L’intervento di Visco ha poi ricalcato quello delle Considerazioni finali presentate il 31 maggio in Banca d’Italia, spaziando su argomenti di carattere più generale ma senza dimenticare l’attualità. Alla domanda sui mini Bot, lo strumento ipotizzato dal Tesoro per finanziare il debito pubblico ma su cui i sovranisti hanno fatto in Parlam,ento non pochi pasticci ipotizzandone emissioni in valute diverse dall’euro, il Governatore è stato tranchant: “I mini Bot, per quanto piccoli, sono comunque dei Bot, e non sono una soluzione per il debito pubblico italiano.
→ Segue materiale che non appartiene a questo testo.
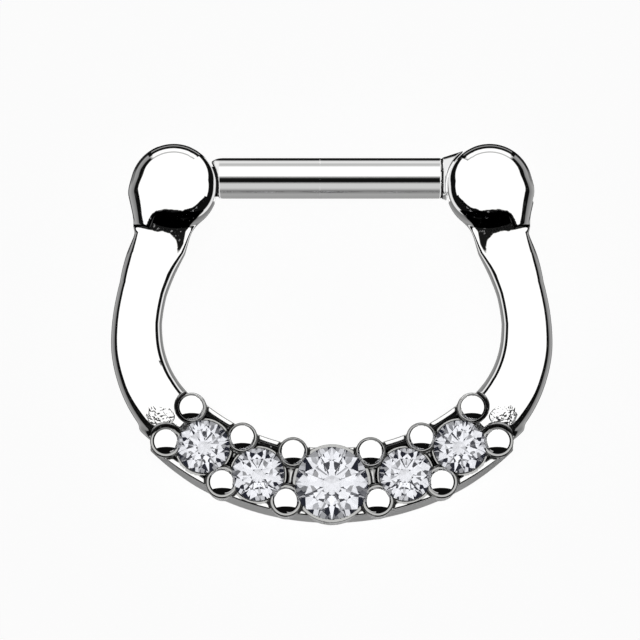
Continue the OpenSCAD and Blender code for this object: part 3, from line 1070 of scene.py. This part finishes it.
# The rooms' shades by direction, as grey values, built in one node tree
class RoomNodes:
    def __init__(self, tree, direction):
        self.tree = tree
        self.toLens = (0, -math.sin(photo["tilt"]), math.cos(photo["tilt"]))
        up = (0, math.cos(photo["tilt"]), math.sin(photo["tilt"]))
        # The mirror slope that shows this direction to the lens
        halfway = self.vector("ADD", direction, self.toLens).outputs[0]
        slant = self.vector("NORMALIZE", halfway).outputs[0]
        self.across = mathNode(tree, "ABSOLUTE", self.dot(slant, (1, 0, 0)))
        self.along = self.dot(slant, up)
        facing = self.dot(slant, self.toLens)
        sunk = mathNode(tree, "MULTIPLY_ADD", facing, mathNode(tree, "MULTIPLY", facing, -1.0), 1.0)
        self.lean = mathNode(tree, "SQRT", sunk)
        self.steep = mathNode(tree, "DIVIDE", self.along, mathNode(tree, "MAXIMUM", self.lean, 0.001))
        self.clutter = noiseNode(tree, slant, ringRoom["clutter"], 3.0)

    def vector(self, operation, *values):
        return addNode(self.tree, "ShaderNodeVectorMath", dict(enumerate(values)), operation=operation)

    def dot(self, a, b):
        return self.vector("DOT_PRODUCT", a, b).outputs["Value"]

    # A soft step from first to last between two places
    def mapped(self, value, places, first=0.0, last=1.0):
        inputs = {"Value": value, 1: places[0], 2: places[1], 3: first, 4: last}
        return addNode(self.tree, "ShaderNodeMapRange", inputs, interpolation_type="SMOOTHSTEP").outputs[0]

    def mixed(self, share, a, b):
        return addNode(self.tree, "ShaderNodeMix", {0: share, 6: a, 7: b}, data_type="RGBA").outputs[2]

    # What the hoop shows: a dark rim at the sides and below, thin lines above
    def ringShade(self):
        tree = self.tree
        turn = between(tree, self.steep, (-1.0, 1.0))
        rimStart = rampNode(tree, turn, ringRoom["rimStart"])
        wave = mathNode(tree, "MULTIPLY_ADD", self.clutter, *ringRoom["wave"])
        low = self.mapped(self.steep, ringRoom["low"], 1.0, 0.0)
        inner = mathNode(tree, "SUBTRACT", self.lean, rimStart)
        inner = mathNode(tree, "MULTIPLY_ADD", wave, low, inner)
        glints = rampNode(tree, self.clutter, ringRoom["glints"])
        rim = self.mixed(self.mapped(inner, ringRoom["rimSoft"]), grey(white), glints)
        outside = rampNode(tree, self.lean, ringRoom["outside"])
        outlined = rampNode(tree, self.lean, ringRoom["outlined"])
        outsideLow = rampNode(tree, self.lean, ringRoom["outsideLow"])
        outside = self.mixed(self.mapped(self.steep, ringRoom["outlinedFrom"]), outside, outlined)
        outside = self.mixed(low, outside, outsideLow)
        rimEnd = mathNode(tree, "MULTIPLY_ADD", low, ringRoom["lowEnd"], self.lean)
        sides = self.mixed(self.mapped(rimEnd, ringRoom["rimEnd"]), rim, outside)
        above = rampNode(tree, self.lean, ringRoom["above"])
        away = mathNode(tree, "SUBTRACT", self.steep, ringRoom["meetAt"])
        meeting = self.mapped(mathNode(tree, "ABSOLUTE", away), ringRoom["meetWidth"])
        nearer = self.mapped(self.lean, ringRoom["meetFrom"], 1.0, 0.0)
        meeting = mathNode(tree, "MAXIMUM", meeting, nearer)
        both = self.mixed(self.mapped(self.steep, ringRoom["aboveFrom"]), sides, above)
        return self.mixed(meeting, grey(black), both)

    # What the bar shows, closed and swung out
    def barShade(self):
        tree = self.tree
        tall = between(tree, self.along, (-1.0, 1.0))
        bands = rampNode(tree, tall, barRoom["bands"])
        below = self.mapped(self.along, barRoom["flareBelow"], 1.0, 0.0)
        flare = mathNode(tree, "MULTIPLY", self.mapped(self.across, barRoom["flareFrom"]), below)
        closed = self.mixed(flare, bands, grey(barRoom["flare"]))
        swung = rampNode(tree, self.lean, barRoom["swung"])
        return self.mixed(self.mapped(self.across, barRoom["swungFrom"]), closed, swung)

    # What the beads show: a pale face with a dark crescent below and a dark edge
    def beadShade(self):
        tree = self.tree
        bow = mathNode(tree, "MULTIPLY", self.across, self.across)
        down = mathNode(tree, "MULTIPLY", self.along, -1.0)
        below = mathNode(tree, "MULTIPLY_ADD", bow, beadRoom["bow"], down)
        crescent = self.mixed(self.mapped(below, beadRoom["crescent"]), grey(white), grey(black))
        turn = between(tree, self.steep, (-1.0, 1.0))
        edge = rampNode(tree, turn, beadRoom["edge"])
        rim = self.mixed(self.mapped(self.lean, beadRoom["edgeFrom"]), crescent, edge)
        outline = grey(beadRoom["outline"])
        return self.mixed(self.mapped(self.lean, beadRoom["outlineFrom"]), rim, outline)

    def stoneShade(self):
        return rampNode(self.tree, self.lean, stoneRoom["facets"])

    def shades(self):
        return {
            "ring": self.ringShade(),
            "bar": self.barShade(),
            "beads": self.beadShade(),
            "stones": self.stoneShade(),
        }

    def sharedShade(self, shades):
        lowest = shades["ring"]
        for name in ("bar", "beads", "stones"):
            lowest = mathNode(self.tree, "MINIMUM", lowest, shades[name])
        return lowest


# Radius of each piece's shell, in metres
shellR = {"ring": 1.5, "bar": 1.8, "beads": 2.4, "stones": 2.1}


# A far shell that adds, for the given pieces alone, what their view of the room has over the shared one
def makeRoomLight(name, pieces):
    bpy.ops.mesh.primitive_ico_sphere_add(subdivisions=4, radius=shellR[name])
    shell = bpy.context.object
    shell.name = name + "_room"
    shell.data.name = name + "_room"
    material, tree = lightMaterial(name + "_room")
    material.cycles.emission_sampling = "NONE"
    direction = addNode(tree, "ShaderNodeVectorMath", {0: placeNode(tree)}, operation="NORMALIZE")
    room = RoomNodes(tree, direction.outputs[0])
    shades = room.shades()
    extra = mathNode(tree, "SUBTRACT", shades[name], room.sharedShade(shades))
    glow = addNode(tree, "ShaderNodeEmission", {"Strength": extra})
    clear = addNode(tree, "ShaderNodeBsdfTransparent")
    both = addNode(tree, "ShaderNodeAddShader", {0: glow.outputs[0], 1: clear.outputs[0]})
    tree.links.new(both.outputs[0], tree.nodes["Material Output"].inputs["Surface"])
    onlyReflected(shell, material)
    receivers = bpy.data.collections.new(name + "_receivers")
    for piece in pieces:
        receivers.objects.link(piece)
    shell.light_linking.receiver_collection = receivers


# A pale tent with dark flags, placed by the mirror slope that shows them in the photo
def makeStudio():
    world = bpy.data.worlds.new("studio")
    bpy.context.scene.world = world
    world.use_nodes = True
    tree = world.node_tree
    direction = addNode(tree, "ShaderNodeTexCoord").outputs["Generated"]
    room = RoomNodes(tree, direction)
    shared = room.sharedShade(room.shades())

    off = mathNode(tree, "ARCCOSINE", room.dot(direction, room.toLens))
    tinted = []
    for degrees, light in stoneRoom["zones"]:
        dark = light < stoneRoom["darkBelow"]
        shade = tuple(light * c + n * dark for c, n in zip(stoneRoom["cool"], stoneRoom["night"]))
        tinted.append((degrees / 180, shade))
    gemRoom = rampNode(tree, mathNode(tree, "DIVIDE", off, math.pi), tinted)
    light = addNode(tree, "ShaderNodeLightPath")
    seen = room.mixed(light.outputs["Is Transmission Ray"], shared, gemRoom)
    seen = room.mixed(light.outputs["Is Camera Ray"], seen, (0.985, 0.985, 0.985, 1))
    tree.links.new(seen, tree.nodes["Background"].inputs["Color"])

    stonePieces = [node for name, node in frame["nodes"].items() if name.endswith("_stone")]
    makeRoomLight("ring", [hoopPiece, frame["nodes"]["hinge_pin"]])
    makeRoomLight("bar", [barPiece])
    makeRoomLight("beads", [beadPiece])
    makeRoomLight("stones", stonePieces)


makeCamera()
makeFloor()
makeDivider()
print("camera, floor and divider made")
makeStudio()
bpy.context.scene.view_settings.view_transform = "Standard"
print("studio made")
Il problema è che il costo del debito supera il tasso di crescita economica” perchè L’Italia è l’unico Paese occidentale ad essere caduta in quello che Visco, a Trento, ha definito un “circolo vizioso”. “Qualche mese fa l’economista francese Olivier Blanchard aveva espresso ottimismo, dicendo che finché i tassi di interesse sono così bassi da essere inferiori a quelli di crescita del Pil, non ci sono problemi. Il punto è che per l’Italia non è questo il caso”.

Il debito pubblico, ha ricordato Visco, era intorno al 120% ai tempi dei negoziati per la moneta unica, poi scese intorno al 100% nei primi anni Duemila, “grazie anche alla vendita di patrimonio immobiliare”, per poi risalire oggi sopra il 130%. “La bassa crescita crea due grossi problemi: rende difficile restituire il debito e provoca sfiducia nei confronti dell’Italia. E quando c’è volatilità, questa si riflette sui bilanci di tutti: dello Stato, delle banche, ma anche delle famiglie e delle imprese”. Se le ricette di questo Governo saranno utili, non è dato saperlo e Visco non si è sbilanciato, ribadendo comunque la bocciatura alla flat tax, in virtù soprattutto del noto criterio di progressività fiscale sancito dalla Costituzione, ammettendo però che “il sistema fiscale italiano, vecchio di 50 anni e molto complesso, andrebbe ripensato alla luce di un mondo che è completamente cambiato: penso soprattutto alla tecnologia e alle tendenze demografiche. Le priorità devono essere premiare il lavoro e favorire l’impresa”.

Di sicuro, però, come è emerso in numerosi interventi nel corso del Festival di Trento, la colpa non è dell’Europa. “L’Europa ha garantito pace e benessere dopo la seconda guerra mondiale. Poi si è sviluppata prima con accordi commerciali, poi di servizi, infine con la moneta unica. Poi il processo di integrazione si è improvvisamente fermato, e questo è stato l’errore. Oggi servono una completa unione bancaria, che ancora non si è del tutto realizzata, e un’unione di bilancio. E poi un’unione di intenti sulle grandi sfide demografiche, tecnologiche e della globalizzazione. Oggi l’Europa genera sfiducia ma il problema non è l’Europa, ma la nostra lentezza, intendo dell’Italia, nell’adeguarci a un mondo che è cambiato molto”. Del resto la Germania, che invecchia come noi, ha reagito molto meglio alla crisi del 2008: “In assenza di domanda interna, ha intercettato più di noi la domanda estera. E poi ha capito che il mondo è cambiato e bisogna non solo essere più istruiti, ma esserlo in modo diverso”.